All remaining characters of the string never affect the outcome and can be chosen freely. After counting the free positions, both parity cases collapse to the same closed form:
$$3 \cdot 4^{\lfloor (N-1)/2 \rfloor}.$$
The algorithm evaluates exactly this formula.
Python Solution
import sys
input = sys.stdin.readline
MOD = 10**9 + 3233
def main():
n = int(input())
exp = (n - 1) // 2
ans = 3 * pow(4, exp, MOD)
print(ans % MOD)
if __name__ == "__main__":
main()
The implementation is almost a direct translation of the mathematical formula.

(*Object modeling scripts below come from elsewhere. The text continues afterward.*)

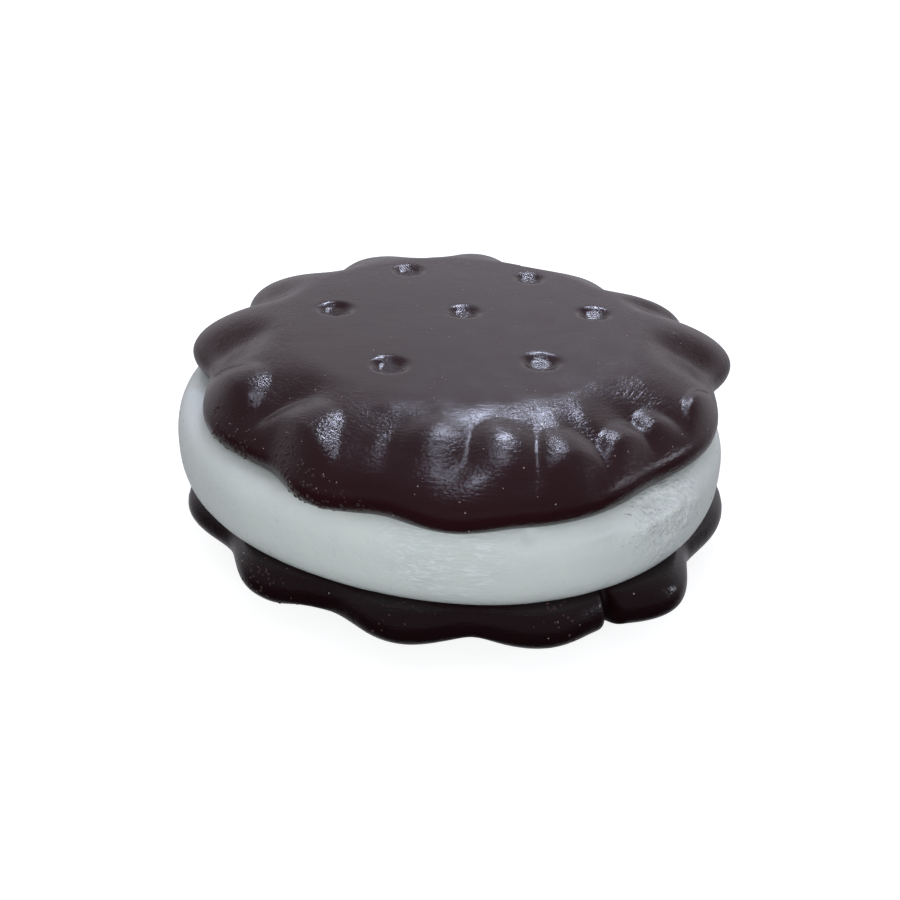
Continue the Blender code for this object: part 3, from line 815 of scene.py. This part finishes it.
def make_floor():
    corners = [
        (x * FLOOR_HALF_SIZE, y * FLOOR_HALF_SIZE, 0.0) for x, y in ((-1, -1), (1, -1), (1, 1), (-1, 1))]
    floor = stage_piece("floor", corners, [(0, 1, 2, 3)], white_card())
    # The floor lights nothing and isn't mirrored, so the gloss under the rims stays dark
    floor.visible_glossy = False
    floor.visible_diffuse = False


def make_light(name, place, width, depth, power, colour):
    """A flat soft light at a place, in metres, which looks at the cookie."""
    light = bpy.data.lights.new(name, "AREA")
    light.shape = "RECTANGLE"
    light.size = width
    light.size_y = depth
    light.energy = power
    light.color = linear(colour)[:3]
    lamp = bpy.data.objects.new(name, light)
    bpy.context.scene.collection.objects.link(lamp)
    lamp.location = place
    lamp.rotation_euler = lamp.location.to_track_quat("Z", "Y").to_euler()
    return lamp


def make_camera():
    camera = bpy.data.objects.new("camera", bpy.data.cameras.new("camera"))
    bpy.context.scene.collection.objects.link(camera)
    camera.data.lens = CAMERA_LENS
    camera.data.sensor_width = 36.0
    camera.data.clip_start = 0.01
    elevation = math.radians(CAMERA_ELEVATION)
    away = Vector((0.0, -math.cos(elevation), math.sin(elevation)))
    camera.location = (Vector(CAMERA_TARGET) + away * CAMERA_DISTANCE) * MM
    tilt = Matrix.Rotation(math.radians(90.0) - elevation, 4, "X")
    roll = Matrix.Rotation(math.radians(CAMERA_ROLL), 4, "Z")
    camera.rotation_euler = (tilt @ roll).to_euler()
    bpy.context.scene.camera = camera


make_camera()
make_floor()
# The gloss mirrors three small soft lights: one behind in the upper row of highlights, one overhead in the
# lower row, and one at the right in the wet patch of the filling
make_light("back_light", (0.05, 0.32, 0.38), 0.10, 0.03, 0.6, "dfe6ff")
make_light("overhead_light", (0.02, 0.12, 0.48), 0.08, 0.03, 0.2, "dfe6ff")
make_light("side_light", (0.47, -0.02, 0.17), 0.05, 0.05, 0.14, "eef2ff")
# A broad light in front gives the filling its soft shading, and is kept out of the gloss
fill = make_light("front_light", (-0.05, -0.7, 0.26), 1.5, 0.4, 5.2, "f4f9fa")
fill.visible_glossy = False
world = bpy.data.worlds.new("dim_room")
world.use_nodes = True
room = world.node_tree
way = add(room, "ShaderNodeSeparateXYZ", [add(room, "ShaderNodeTexCoord").outputs["Generated"]]).outputs
above = add(room, MAP, {"Value": way["Z"], "From Min": -0.15, "From Max": 0.15})
low_glow = add(room, MAP, {
    "Value": way["Y"], "From Min": 0.0, "From Max": 0.6, "To Min": 0.02, "To Max": 0.5})
# The face mirrors a bright band low behind the cookie, which fades upwards and to the sides
behind = add(room, MAP, {
    "Value": way["Y"], "From Min": 0.0, "From Max": 0.8}, interpolation_type="SMOOTHSTEP")
level = add(room, MAP, {
    "Value": way["Z"], "From Min": 0.8, "From Max": 0.45}, interpolation_type="SMOOTHSTEP")
band = add(room, MATH, [behind, level], operation="MULTIPLY")
side_glow = add(room, MAP, {
    "Value": way["Y"], "From Min": -0.6, "From Max": 0.1, "To Min": 0.15, "To Max": 0.25})
high_glow = add(room, "ShaderNodeMix", {"Factor": band, "A": side_glow, "B": 0.8}, data_type="FLOAT")
glow = add(room, "ShaderNodeMix", {"Factor": above, "A": low_glow, "B": high_glow}, data_type="FLOAT")
room.links.new(glow.outputs[0], room.nodes["Background"].inputs["Strength"])
room.nodes["Background"].inputs["Color"].default_value = linear("f4f2fa")
bpy.context.scene.world = world
bpy.context.scene.view_settings.view_transform = "Standard"

trees = {make.__name__: make() for make in (disc_coordinates, scallop, press_mark, knuckle, pricked_hole)}
# The lower wafer is the same clay as the top one, with its colour darkened as painted shade
shaded_clay_copy = varnished_clay("varnished_clay_painted_shade", "14070a", "1c0a0e")
resin = translucent_resin()
centring = (*CENTRING, 0.0)

top_holes = [
    (x + TOP_HOLES_MIDDLE[0] + CENTRING[0], y + TOP_HOLES_MIDDLE[1] + CENTRING[1], *shape)
    for x, y, *shape in HOLE_PLACES]
clay = varnished_clay(
    "varnished_dark_clay", "271014", "31151b", [(x, y, TOP_FACE_LEVEL) for x, y, *_ in top_holes])
turn = Matrix.Rotation(math.radians(BOTTOM_HOLES_TURN), 2)
bottom_holes = []
for x, y, *shape in HOLE_PLACES:
    place = turn @ Vector((x, y)) + Vector(BOTTOM_HOLES_MIDDLE) + Vector(CENTRING)
    bottom_holes.append((place.x, place.y, *shape))

top = made_piece("top_wafer_skin", wafer_tree(
    "moulded_top_wafer", TOP_LOBES, TOP_MARKS, TOP_KNUCKLES, top_holes), {
    "Across": 200, "Levels": 9, "Face Level": TOP_FACE_LEVEL, "Facing": 1.0,
    "Face Middle": (-0.7, 2.3, 0.0), "Face Radius": 15.5, "Centring": centring, "Seed": 1.0,
    "Unevenness": 0.08, "Material": clay})
bottom = made_piece("bottom_wafer_skin", wafer_tree(
    "moulded_bottom_wafer", BOTTOM_LOBES, BOTTOM_MARKS, (), bottom_holes, BOTTOM_GROOVES), {
    "Across": 160, "Levels": 9, "Face Level": 0.0, "Facing": -1.0, "Face Middle": (0.3, 0.0, 0.0),
    "Face Radius": 18.5, "Centring": centring, "Seed": 2.0, "Widest Below Face": 3.3, "Back Inset": 2.3,
    "Material": shaded_clay_copy})
filling = made_piece("filling", filling_tree(), {
    "Middle": (FILLING_MIDDLE[0] + CENTRING[0], FILLING_MIDDLE[1] + CENTRING[1], 0.0),
    "Half Height": 0.5 * FILLING_THICKNESS + SEAM_GAP + SEAM_SINK,
    "Middle Level": WAFER_THICKNESS + SEAM_GAP + 0.5 * FILLING_THICKNESS, "Seed": 3.0, "Material": resin})

dust = pale_dust()
crumb_clay = varnished_clay("crumbly_dark_clay", "2c171a", "503c3e")
beads = bead_resin_painted_glint()
strewn = []
for name, surface, slot, patches, seed, values in (
        ("top_dust", top, "dark_wafer_gloss", CRUMBLY_PATCHES, 11, {
            "Per Square Metre": 60000.0, "Everywhere": 1.0, "In Patches": 0.0,
            "Smallest": 0.06, "Largest": 0.18, "Material": dust}),
        ("bottom_dust", bottom, "dark_wafer_gloss", CRUMBLY_PATCHES, 12, {
            "Per Square Metre": 30000.0, "Everywhere": 1.0, "In Patches": 0.0,
            "Smallest": 0.08, "Largest": 0.22, "Material": dust}),
        ("top_crumbs", top, "dark_wafer_gloss", CRUMBLY_PATCHES, 13, {
            "Per Square Metre": 7.0e6, "Smallest": 0.12, "Largest": 0.42, "Material": crumb_clay}),
        ("bottom_crumbs", bottom, "dark_wafer_gloss", CRUMBLY_PATCHES, 14, {
            "Per Square Metre": 3.0e6, "Smallest": 0.12, "Largest": 0.35, "Material": crumb_clay}),
        ("wet_beads", filling, "white_filling_gloss", BEADED_PATCHES, 15, {
            "Per Square Metre": 2.5e6, "Smallest": 0.06, "Largest": 0.24, "Stretch": 2.5,
            "Flatness": 0.3, "Material": beads})):
    piece = made_piece(name, scatter_tree(patches), {"Surface": surface, "Seed": seed, **values})
    strewn.append((piece, slot))

for piece, node, slot in (
        (top, "top_wafer", "dark_wafer_gloss"),
        (bottom, "bottom_wafer", "dark_wafer_gloss"),
        (filling, "cream_filling", "white_filling_gloss")):
    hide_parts(node)
    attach(piece, "root")
for piece, slot in strewn:
    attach(piece, "root")
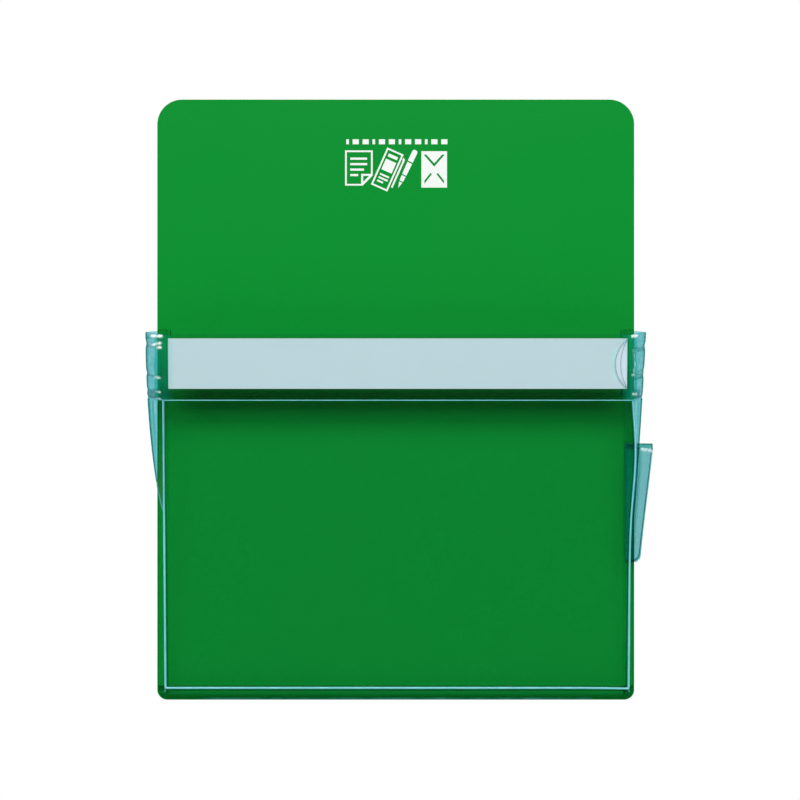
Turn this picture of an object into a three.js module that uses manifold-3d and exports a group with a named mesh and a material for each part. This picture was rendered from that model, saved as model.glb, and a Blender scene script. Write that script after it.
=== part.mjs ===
// Magnetic document pocket: a die-cut magnet sheet with a coloured face, a clear film pocket
// with pleated sides, a doubled rim that holds a title strip, and a pen sleeve at its side.
// Sizes are in millimetres. The pocket is drawn with x to the right, y up and z out of the
// sheet. The finished group is turned so that +Z is up and the magnet's back lies on y = 0.

import * as THREE from "three";
import { mergeVertices } from "three/addons/utils/BufferGeometryUtils.js";
import Module from "manifold-3d";

// Backing: a vinyl face laminated to a flexible magnet, both cut by one die
const sheetWidth = 240;
const sheetHeight = 302;
const topCornerRadius = 12.5;
const bottomCornerRadius = 5;
const magnetThickness = 0.75;
const faceThickness = 0.25;

// Pocket: one clear film, folded to a tray that leans forward and welded to the backing
const filmThickness = 0.4;
const weldInset = 0.6; // from the sheet's edge to the film's edge
const sideWeldWidth = 5.1;
const footWeldWidth = 0.8;
const pocketHeight = 183; // from the sheet's lower edge to the mouth
const mouthDepth = 22; // clear of the backing, at the mouth
const baseDepth = 7; // the same at the front panel's lower fold
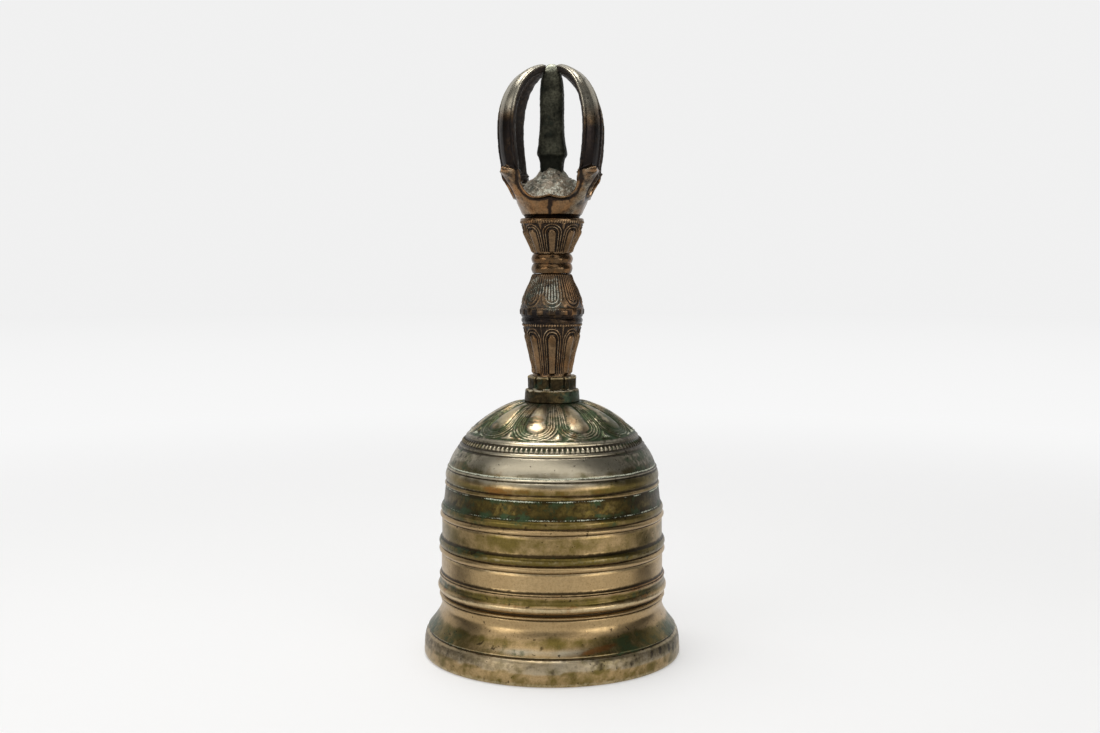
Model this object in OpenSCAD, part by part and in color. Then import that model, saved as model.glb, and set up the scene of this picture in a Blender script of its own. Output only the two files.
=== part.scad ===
// Hand bell with a five-pronged handle: a cast bell body, a handle of stacked castings held on
// one tang, and a clapper that hangs from the tang's eye. Millimetres, +Z up. The origin is the
// centre of the mouth, on the surface that the bell stands on, and the front faces -Y.

/* [Bell body] */
// Outer radius of the lip
mouth_r = 44.2; // [43.8:0.1:45.5]
// Height of the lip band
lip_h = 8.3; // [7.8:0.1:8.5]
// Radius of the waist above the flare
waist_r = 37.9; // [37.4:0.1:38.1]
// Thickness of the cast wall
wall = 3.4; // [2.5:0.1:4]
// Height of the flat crown that carries the handle
crown_h = 86.3; // [85.5:0.1:88]

/* [Handle] */
// Height of the lower collar
lower_collar_h = 4.4; // [3.5:0.1:6]
// Height of the upper collar
upper_collar_h = 4.6; // [3.5:0.1:6]
// Height of the grip above the upper collar
grip_h = 34.6; // [32:0.1:38]
// Height of the double neck ring
neck_h = 6.8; // [5:0.1:8]
// Height of the lotus cup with its flange
cup_h = 11.9; // [10:0.1:14]
// Number of slits round the upper collar
slit_count = 10; // [6:1:12]

/* [Prong crown] */
// Turn of the four prongs, seen from above, from the diagonals
prong_turn = -4.2; // [-10:0.1:10]
// Radius from the axis to the side edges of a prong at its widest
prong_r = 20.3; // [19.5:0.1:21]
// Half the width of a prong across its outer face
prong_half_w = 3.9; // [3.2:0.1:4.2]
// Thickness of a prong from its inner face to its side edges
prong_t = 2.7; // [2:0.1:3.2]
// Height from the foot of the calyx to the widest place of the prongs
prong_mid_h = 29.2; // [28:0.1:31]
// Height of the centre prong's tip above the foot of the calyx
spike_h = 51.4; // [51:0.1:53]

/* [Clapper] */
// Radius of the bob
bob_r = 7.5; // [6:0.1:8]
// Height of the bob's centre above the mouth's plane
bob_z = 15; // [13:0.5:20]
// Radius of the shank
shank_r = 1.5; // [1.2:0.1:2]
// Radius of the wire of the swivel ring
ring_wire_r = 0.8; // [0.6:0.05:0.8]

/* [Hidden] */
$fn = 64;

// The stack of the handle, from the crown up
lower_collar_z = crown_h;
upper_collar_z = lower_collar_z + lower_collar_h;
grip_z = upper_collar_z + upper_collar_h;
neck_z = grip_z + grip_h;
cup_z = neck_z + neck_h;
calyx_z = cup_z + cup_h;
prong_mid_z = calyx_z + prong_mid_h;

tang_r = 3;
tang_fit = 0.05;
collar_foot_r = 6.5;

// The inside of the crown, and what hangs under it
crown_t = 4.2;
crown_under_z = crown_h - crown_t;
washer_t = 1.4;
washer_r = 8;
wedge_h = 2.4;
wedge_t = 1.4;
wedge_len = 13;
wedge_z = crown_under_z - washer_t - wedge_h;
eye_z = wedge_z - 6.7;
eye_r = 1.6;
eye_t = 2;
eye_tongue_r = 3.2;
ring_drop = 0.5;
ring_r = 3.6;
ring_pivot_z = eye_z - ring_drop;
clapper_eye_r = 2.6;
clapper_eye_wire_r = 0.9;
eye_play = 0.1;
clapper_pivot_z = ring_pivot_z - 2 * ring_r + ring_wire_r + clapper_eye_wire_r + eye_play;
shank_top_z = clapper_pivot_z - 2 * clapper_eye_r;

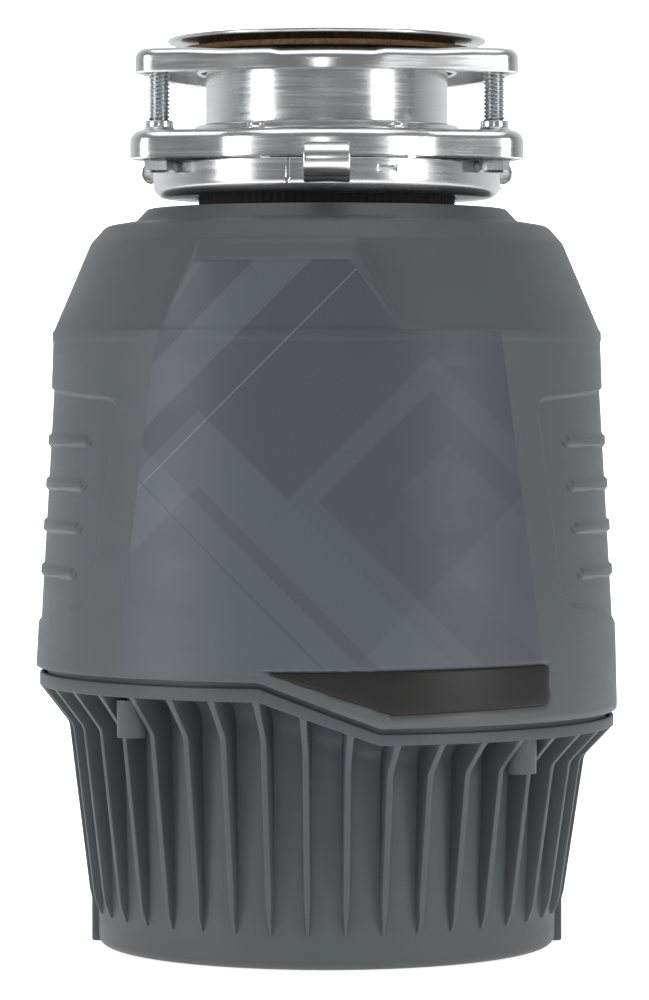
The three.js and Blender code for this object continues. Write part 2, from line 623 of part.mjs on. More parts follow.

exp = (n - 1) // 2 computes the exponent appearing in the closed form. Python's built-in three-argument pow performs modular exponentiation in logarithmic time, which is much faster than repeatedly multiplying.
The multiplication by 3 is done afterward, and the final modulo operation keeps the result inside the required range.
There are no tricky boundary conditions. The smallest input is N = 1, which gives exponent 0, and pow(4, 0, MOD) correctly returns 1, producing the answer 3.
Worked Examples
Example 1
Input:
2
Here N = 2.
| Variable | Value |
|---|---|
exp |
(2 - 1) // 2 = 0 |
4^exp mod M |
1 |
| Answer | 3 * 1 = 3 |
Output:
3
This is exactly the sample. The only winning triples are AAA, AAB, and BAA.
Example 2
Input:
5
| Variable | Value |
|---|---|
exp |
(5 - 1) // 2 = 2 |
4^exp mod M |
16 |
| Answer | 3 * 16 = 48 |
Output:
48
For N = 5, only the two central positions matter. Three of their four assignments are winning, and the remaining four characters are free, giving 3 * 2^4 = 48.
Complexity Analysis
| Measure | Complexity | Explanation |
|---|---|---|
| Time | O(log N) | Modular exponentiation |
| Space | O(1) | Constant extra memory |
With N up to 100000, this is easily within the limits. The running time is dominated by a single modular power computation.
Test Cases
# helper: run solution on input string, return output string
import sys, io
MOD = 10**9 + 3233
def solve():
n = int(input())
print((3 * pow(4, (n - 1) // 2, MOD)) % MOD)
def run(inp: str) -> str:
backup_stdin = sys.stdin
backup_stdout = sys.stdout
sys.stdin = io.StringIO(inp)
sys.stdout = io.StringIO()
global input
input = sys.stdin.readline
solve()
out = sys.stdout.getvalue()
sys.stdin = backup_stdin
sys.stdout = backup_stdout
return out
# provided sample
assert run("2\n") == "3\n", "sample"
# minimum N
assert run("1\n") == "3\n", "N=1"
# odd N
assert run("3\n") == "12\n", "3 * 4^1"
# even N
assert run("4\n") == "12\n", "3 * 4^1"
# larger value
assert run("5\n") == "48\n", "3 * 4^2"
| Test input | Expected output | What it validates |
|---|---|---|
1 |
3 |
Smallest possible input |
2 |
3 |
Sample case |
3 |
12 |
Odd N formula |
4 |
12 |
Even N formula |
5 |
48 |
Larger exponent |
Edge Cases
For N = 1, the game ends after Alice's first move.
Input:
1
The relevant pair is simply (S0,S1). Alice loses only when both are B. There are 3 winning strings, and the formula gives:
$$3 \cdot 4^0 = 3.$$
For N = 2, only the central triple matters.
Input:
2
The winning triples are:
AAA
AAB
BAA
Exactly three assignments work, so the answer is 3.
For a large odd value such as N = 99999, it would be impossible to enumerate strings. The algorithm still performs only one modular exponentiation:
$$3 \cdot 4^{49999} \pmod{10^9+3233}.$$
The running time remains logarithmic in the exponent, which is easily fast enough.